Dix-huit personnes employées par des médias locaux et internationaux passaient la nuit dans l’établissement, connu pour abriter les plateaux en direct de plusieurs chaînes de télévision depuis le début du mois d’octobre, selon les déclarations du ministre libanais de l’Information, Ziad Makari. Il y avait alors des membres de l’équipe de la chaîne libanaise privée MTV, de la chaîne d’information émiratie Sky News Arabia, des antennes qatariennes d’Al-Jazeera et d’Al Araby, des télévisions égyptiennes Al Qahira News, contrôlée par les renseignements généraux, et Al-Ghad TV, ainsi que le média international turc TRT World.
« Cette dernière frappe israélienne sur un bâtiment connu pour abriter des journalistes est un scandale. Les preuves que nous avons vues indiquent qu’il s’agissait probablement d’une frappe ciblée sur des professionnels des médias, ce qui constitue un crime de guerre. Afin de permettre une enquête internationale sur cet incident, nous demandons instamment au gouvernement libanais de reconnaître sans délai la compétence de la Cour pénale internationale. Ne pas le faire ne fera que contribuer à une plus grande impunité. Nous appelons également une fois de plus les forces israéliennes à cesser immédiatement leurs attaques contre les journalistes au Liban, à Gaza et dans les zones environnantes. »
Rebecca Vincent, Directrice des campagnes de RSF
Les reportages du correspondant de la chaîne libanaise privée Al Jadeed, Muhammad Farhat, survivant de l’attaque, témoignent de la violence de l’impact. Devant la maison d’hôte, un véhicule marqué presse gît renversé sur son toit. À l’intérieur de l’enceinte du bâtiment détruit, les décombres recouvrent des casques, des gilets pare-balles et des caméras brisées. Le ministre libanais de l’Information a qualifié la frappe de crime de guerre. L’armée israélienne n’a, pour l’heure, pas réagi.
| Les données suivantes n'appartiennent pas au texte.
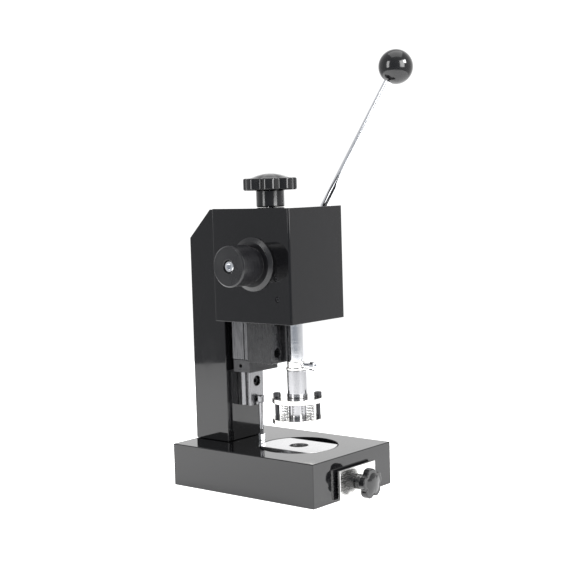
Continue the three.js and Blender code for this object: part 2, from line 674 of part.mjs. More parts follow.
function railGroup() {
  const meshes = [piece("linear_rail", linearRail(), steel())];
  const seat = RAIL_FRONT + RAIL_SCREW.depth - GAP;
  railScrewHeights().forEach((z, i) => {
    const screw = capScrew("y", RAIL_SCREW.size, seat - M6_HEAD, seat, RAIL_SCREW.tip, [0, 0, 0]);
    meshes.push(piece(`rail_screw_${i + 1}`, screw, blackScrew(), [0, 0, z]));
  });
  return group(meshes);
}

// A block that straddles the rail, open towards the column.
function straddle(half, front, rear, bottom, top, edge) {
  const body = bevelledBlock(-half, half, front, rear, bottom, top, edge);
  const slot = RAIL.width / 2 + GAP;
  return cut(body, block(-slot, slot, RAIL_FRONT - GAP, rear + 1, bottom - 1, top + 1));
}

const RAM_BOLT = { z: 165, size: 3, head: 19, seat: 12, tip: RAM.y + 1 };
const BRACKET_SCREW = { x: 17.5, low: 147, high: 182, size: 3, seat: 8, tip: 27 };

function bracketScrewPlaces() {
  const places = [];
  for (const z of [BRACKET_SCREW.low, BRACKET_SCREW.high]) {
    for (const x of [-BRACKET_SCREW.x, BRACKET_SCREW.x]) places.push([x, z]);
  }
  return places;
}

function carriageBody() {
  const { width, front, rear, bottom, top } = CARRIAGE;
  const holes = bracketScrewPlaces().map(([x, z]) => (
    rod("y", BRACKET_SCREW.size + GAP, front - 1, BRACKET_SCREW.tip + 1, [x, 0, z], SMALL)
  ));
  return cut(straddle(width / 2, front, rear, bottom, top, 0.6), ...holes);
}

function carriageEnd(bottom) {
  const { width, front, rear, cap } = CARRIAGE;
  return straddle(width / 2 - 0.5, front + 0.5, rear - 0.5, bottom, bottom + cap, 0.8);
}

// The bracket bolts to the carriage and reaches forward to a saddle behind the ram.
function slideBracket() {
  const { width, front, bottom, top, nose, noseDepth } = BRACKET;
  const rear = CARRIAGE.front - GAP;
  const body = bevelledBlock(-width / 2, width / 2, front, rear, bottom, top, 0.8);
  const saddle = block(-nose, nose, front - noseDepth, front + 1, bottom + 2, top);
  const cuts = [rod("z", RAM.radius + GAP, bottom - 1, top + 1, [0, RAM.y, 0])];
  for (const [x, z] of bracketScrewPlaces()) {
    const { size, seat } = BRACKET_SCREW;
    cuts.push(rod("y", size * HEAD_RATIO + GAP, front - 1, seat, [x, 0, z], SMALL));
    cuts.push(rod("y", size + GAP, front, rear + 1, [x, 0, z], SMALL));
  }
  cuts.push(rod("y", RAM_BOLT.size * HEAD_RATIO + GAP, RAM_BOLT.seat, rear + 1, [0, 0, RAM_BOLT.z], SMALL));
  cuts.push(rod("y", RAM_BOLT.size + GAP, RAM.y, RAM_BOLT.seat + 1, [0, 0, RAM_BOLT.z], SMALL));
  return cut(join(body, saddle), ...cuts);
}

function slideGroup() {
  const { bottom, top, cap } = CARRIAGE;
  const meshes = [
    piece("carriage_body", carriageBody(), steel()),
    piece("carriage_end_lower", carriageEnd(bottom - GAP - cap), dark()),
    piece("carriage_end_upper", carriageEnd(top + GAP), dark()),
    piece("slide_bracket", slideBracket(), dark()),
    piece("ram_bolt",
      capScrew("y", RAM_BOLT.size, RAM_BOLT.head, RAM_BOLT.seat + GAP, RAM_BOLT.tip, [0, 0, 0]), blackScrew(),
      [0, 0, RAM_BOLT.z]),
  ];
  bracketScrewPlaces().forEach(([x, z], i) => {
    const seat = BRACKET_SCREW.seat - GAP;
    const screw = capScrew("y", BRACKET_SCREW.size, seat - M6_HEAD, seat, BRACKET_SCREW.tip, [0, 0, 0]);
    meshes.push(piece(`bracket_screw_${i + 1}`, screw, steel(), [x, 0, z]));
  });
  return group(meshes);
}

// ---- ram, punch and stripper, drawn about the ram axis ------------------------------------------

const COLLAR = {
  radius: 11.5, bottom: 128.5, top: 137.5, screw: 3, screwZ: 133, screwHead: -25.5, screwSeat: -19.4,
};
const SOCKET = { radius: PUNCH.shank + GAP, top: PUNCH.shankTop + 1 };

const RACK = { first: -2, last: 9, bottom: 230 };

// A gap between two rack teeth, as a wedge-shaped bar along X, centred on height z.
function rackGap(z) {
  const halfAt = (y) => PITCH / 4 + TOOTH.play + (y - RACK_LINE) * Math.tan(TOOTH.pressure);
  const deep = RACK_LINE - RACK_DEDENDUM;
  const open = RACK_LINE + RACK_ADDENDUM + 1;
  const outline = new THREE.Shape();
  outline.moveTo(deep, -halfAt(deep));
  outline.lineTo(open, -halfAt(open));
  outline.lineTo(open, halfAt(open));
  outline.lineTo(deep, halfAt(deep));
  outline.closePath();
  const length = 4 * RAM.radius;
  const bar = extruded(outline, length).rotateX(Math.PI / 2).rotateZ(Math.PI / 2);
  return solid(bar.translate(-length / 2, 0, z));
}

function ram() {
  const { radius, bottom, top } = RAM;
  const edge = 1;
  const bar = turned("z", [
    [0, bottom], [radius, bottom], [radius, top - edge], [radius - edge, top], [0, top],
  ]);
  const cuts = [
    block(-radius - 1, radius + 1, RACK_LINE + RACK_ADDENDUM, radius + 1, RACK.bottom, top + 1),
    rod("z", SOCKET.radius, bottom - 1, SOCKET.top, [0, 0, 0], SMALL),
    rod("y", COLLAR.screw + GAP, -radius - 1, -SOCKET.radius + 1, [0, 0, COLLAR.screwZ], SMALL),
    rod("y", RAM_BOLT.size + GAP, RAM_BOLT.tip - RAM.y - 1, radius + 1, [0, 0, RAM_BOLT.z], SMALL),
  ];
  for (let i = RACK.first; i <= RACK.last; i += 1) cuts.push(rackGap(PINION.z + i * PITCH));
  return cut(bar, ...cuts);
}

function clampCollar() {
  const collar = ring("z", COLLAR.radius, RAM.radius + GAP, COLLAR.bottom, COLLAR.top);
  const hole = rod("y", COLLAR.screw + GAP, -COLLAR.radius - 1, 0, [0, 0, COLLAR.screwZ], SMALL);
  return cut(collar, hole);
}

function clampScrew() {
  const tip = -PUNCH.shank - GAP;
  return capScrew("y", COLLAR.screw, COLLAR.screwHead, COLLAR.screwSeat, tip, [0, 0, 0]);
}

function punch() {
  const plateTop = PLATE.bottom + PLATE.thickness;
  const shoulder = plateTop + GAP;
  const bodyTop = RAM.bottom - GAP;
  return turned("z", [
    [0, PUNCH.tip], [PUNCH.radius - GAP, PUNCH.tip], [PUNCH.radius - GAP, shoulder], [PUNCH.body, shoulder],
    [PUNCH.body, bodyTop], [PUNCH.shank, bodyTop], [PUNCH.shank, PUNCH.shankTop], [0, PUNCH.shankTop],
  ], [0, 0, 0], 32);
}

const polar = (circle, angle) => [circle * Math.cos(angle), circle * Math.sin(angle)];
const shoulderPlaces = () => [0, Math.PI].map((turn) => polar(SHOULDER.circle, SHOULDER.angle + turn));

function springPlaces() {
  const places = [];
  for (let i = 0; i < 4; i += 1) {
    places.push(polar(SPRING.circle, SHOULDER.angle + Math.PI / 4 + i * Math.PI / 2));
  }
  return places;
}

function punchPlate() {
  const { radius, bottom, thickness } = PLATE;
  const disc = ring("z", radius, PUNCH.radius, bottom, bottom + thickness, [0, 0, 0], 40);
  const holes = shoulderPlaces().map(([x, y]) => (
    rod("z", SHOULDER.radius + GAP, bottom - 1, bottom + thickness + 1, [x, y, 0], SMALL)
  ));
  return cut(disc, ...holes);
}

function stripperRing() {
  const { bottom, thickness } = STRIPPER;
  const disc = ring("z", PLATE.radius, PUNCH.radius + 0.4, bottom, bottom + thickness, [0, 0, 0], 40);
  const threads = shoulderPlaces().map(([x, y]) => (
    rod("z", SHOULDER.thread + GAP, bottom + 1, bottom + thickness + 1, [x, y, 0], SMALL)
  ));
  return cut(disc, ...threads);
}

function shoulderScrew() {
  const { radius, thread, head, headHeight, foot, socket, socketFloor } = SHOULDER;
  const edge = 0.5;
  const tip = STRIPPER.bottom + foot;
  const ringTop = STRIPPER.bottom + STRIPPER.thickness + GAP;
  const seat = PLATE.bottom + PLATE.thickness + GAP;
  const top = seat + headHeight;
  const screw = turned("z", [
    [0, tip], [thread, tip], [thread, ringTop], [radius, ringTop], [radius, seat],
    [head, seat], [head, top - edge], [head - edge, top], [0, top],
  ], [0, 0, 0], SMALL);
  return cut(screw, rod("z", socket, seat + socketFloor, top + 1, [0, 0, 0], 6));
}

function ramGroup() {
  const meshes = [
    piece("ram", ram(), chrome()),
    piece("clamp_collar", clampCollar(), nickel()),
    piece("clamp_screw", clampScrew(), chrome(), [0, 0, COLLAR.screwZ]),
    piece("punch", punch(), nickel()),
    piece("punch_plate", punchPlate(), nickel()),
    piece("stripper_ring", stripperRing(), nickel()),
  ];
  shoulderPlaces().forEach(([x, y], i) => {
    meshes.push(piece(`shoulder_screw_${i + 1}`, shoulderScrew(), blackScrew(), [x, y, 0]));
  });
  const springBottom = STRIPPER.bottom + STRIPPER.thickness + GAP;
  const springTop = PLATE.bottom - GAP;
  springPlaces().forEach(([x, y], i) => {
    const wound = coil(SPRING.radius, SPRING.wire, SPRING.turns, 0, springTop - springBottom, 8);
    meshes.push(piece(`stripper_spring_${i + 1}`, wound, steel(), [x, y, springBottom]));
  });
  return group(meshes, [0, RAM.y, 0]);
}

// ---- disc drawer --------------------------------------------------------------------------------

const STUD = { radius: 3, reach: 3 };
const DRAWER_STAR = { radius: 16, hub: 8, hubHeight: 11, rim: 8, dome: 2, lobes: 5 };

function drawerTray() {
  const { half, bottom, top, rear, wall } = DRAWER;
  const front = BASE_FRONT + GAP;
  const bin = block(-half, half, front, rear, bottom, top);
  const inside = block(-half + wall, half - wall, front + 2 * wall, rear - wall, bottom + wall, top + 1);
  const hole = rod("y", STUD.radius + GAP, front - 1, front + 2 * wall + 1, [0, 0, DRAWER_KNOB_Z], SMALL);
  return cut(bin, inside, hole);
}

function drawerFront() {
  const { half, bottom, top, thickness } = FRONT_PLATE;
  const plate = block(-half, half, 0, thickness, bottom, top);
  return cut(plate, rod("y", STUD.radius + GAP, -1, thickness + 1, [0, 0, DRAWER_KNOB_Z], SMALL));
}

// The small knob and the stud moulded into it.
function drawerKnob() {
  const star = starKnob(DRAWER_STAR, 1, 0);
  const foot = -FRONT_PLATE.thickness - FRONT_PLATE.gap - STUD.reach;
  const stud = rod("z", STUD.radius, foot, 1, [0, 0, 0], SMALL);
  return join(star, stud);
}

function drawerGroup() {
  const plateFront = BASE_FRONT - FRONT_PLATE.gap - FRONT_PLATE.thickness;
  return group([
    piece("drawer_tray", drawerTray(), steel()),
    piece("drawer_front", drawerFront(), steel(), [0, plateFront, 0]),
    piece("drawer_knob", drawerKnob(), phenolic(), [0, plateFront - GAP, DRAWER_KNOB_Z], [Math.PI / 2, 0, 0]),
  ]);
}

// ---- the machine --------------------------------------------------------------------------------

const machine = new THREE.Group();
machine.add(
  baseGroup(), dieGroup(), stopGroup(), headGroup(), springGroup(), leverGroup(), lockGroup(),
  railGroup(), slideGroup(), ramGroup(), drawerGroup(),
);

export default machine;
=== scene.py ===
"""Looks for the hand-lever disc punch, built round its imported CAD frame. Metres, +Z up, front towards -Y."""
import json
import math

import bmesh
import bpy
from mathutils import Matrix, Quaternion, Vector


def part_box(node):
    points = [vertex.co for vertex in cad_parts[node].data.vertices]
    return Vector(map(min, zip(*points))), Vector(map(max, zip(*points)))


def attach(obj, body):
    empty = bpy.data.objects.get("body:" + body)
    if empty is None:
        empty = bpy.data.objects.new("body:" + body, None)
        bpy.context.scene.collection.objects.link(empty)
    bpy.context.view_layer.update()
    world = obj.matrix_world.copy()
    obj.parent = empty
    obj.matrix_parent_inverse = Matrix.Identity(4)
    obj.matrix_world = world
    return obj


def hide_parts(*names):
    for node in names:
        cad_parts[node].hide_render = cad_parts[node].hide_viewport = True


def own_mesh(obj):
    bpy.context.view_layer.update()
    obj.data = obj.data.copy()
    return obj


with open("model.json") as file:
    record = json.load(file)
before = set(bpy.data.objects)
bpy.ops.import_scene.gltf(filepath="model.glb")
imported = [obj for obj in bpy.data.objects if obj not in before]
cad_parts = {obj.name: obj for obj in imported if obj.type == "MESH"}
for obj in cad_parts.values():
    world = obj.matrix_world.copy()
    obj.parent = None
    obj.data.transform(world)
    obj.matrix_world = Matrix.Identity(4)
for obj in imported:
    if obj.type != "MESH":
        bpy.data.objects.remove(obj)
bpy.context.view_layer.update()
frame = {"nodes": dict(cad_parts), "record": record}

MM = 0.001
GAP = 0.3 * MM
ROUND = 96                    # sides of a large round
FINE_ROUND = 128              # sides of a large round whose edge shows in the photo
SMALL_ROUND = 40              # sides of a screw
HEXAGON = 6                   # sides of a socket
ON_AXIS = 1e-9                # a radius below this is a point on the axis
LOBE_BREADTH = 2.2            # a star knob's lobes are broader, and its scallops narrower, as this grows


# ---- places read from the frame

def low(node):
    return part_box(node)[0]


def high(node):
    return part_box(node)[1]


def centre(node):
    lowest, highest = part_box(node)
    return (lowest + highest) / 2


def size(node):
    lowest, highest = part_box(node)
    return highest - lowest


def under(node):
    """The point at height 0 below the node's centre, where an upright piece or cutter is put."""
    middle = centre(node)
    return middle.x, middle.y, 0


def level(node):
    """The point on the YZ plane beside the node's centre, where a piece that lies along X is put."""
    middle = centre(node)
    return 0, middle.y, middle.z


def abreast(node):
    """The point on the XZ plane in front of the node's centre, where a piece that lies along Y is put."""
    middle = centre(node)
    return middle.x, 0, middle.z


RAM_AXIS = centre("ram")
RAM_AT = under("ram")
PINION_AXIS = centre("spring_housing")
PINION_AT = level("spring_housing")
STOP_AT = under("stop_post")
LOCK_AT = under("lock_screw")
DRAWER_STUD_AT = (0, 0, centre("drawer_knob").z)

LEVER_LEAN = math.atan2(0.565, 0.825)     # the rod's lean at rest, up from the horizontal
ROD_THICK, ROD_THIN = 5.2 * MM, 4.6 * MM  # its radius at the hub and at the ball
SHAFT = 8 * MM                            # pinion shaft, radius
CAP_SCREW_HOLE = 3.9 * MM                 # radius of the hole for the end cap's screw
M6_HOLE = 3.3 * MM
M10_HOLE = 5.3 * MM
PUNCH_SHANK = 5 * MM
MODULE, TEETH = 1.5 * MM, 18              # pinion and rack
PRESSURE_ANGLE = math.radians(20)
BACKLASH = 0.16 * MM                      # taken off each flank


# ---- materials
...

Cette frappe constitue la troisième attaque directe d’Israël contre des journalistes au Liban. Il y a plus d’un an, le 13 octobre 2023, l’armée israélienne tuait le reporter de Reuters Issam Abdallah, lors d’une frappe dans le sud du pays qui a visé un groupe de journalistes en reportage. Le 21 novembre 2023, une frappe avait aussi causé la mort de deux reporters d’Al Mayadeen, Farah Omar et Rabih Maamari.
Depuis le 23 septembre 2024 et l’intensification des bombardements israéliens au Liban, les journalistes font les frais des infractions flagrantes aux lois de la guerre perpétrées par les parties au conflit ainsi que du déficit de protection de l’État libanais.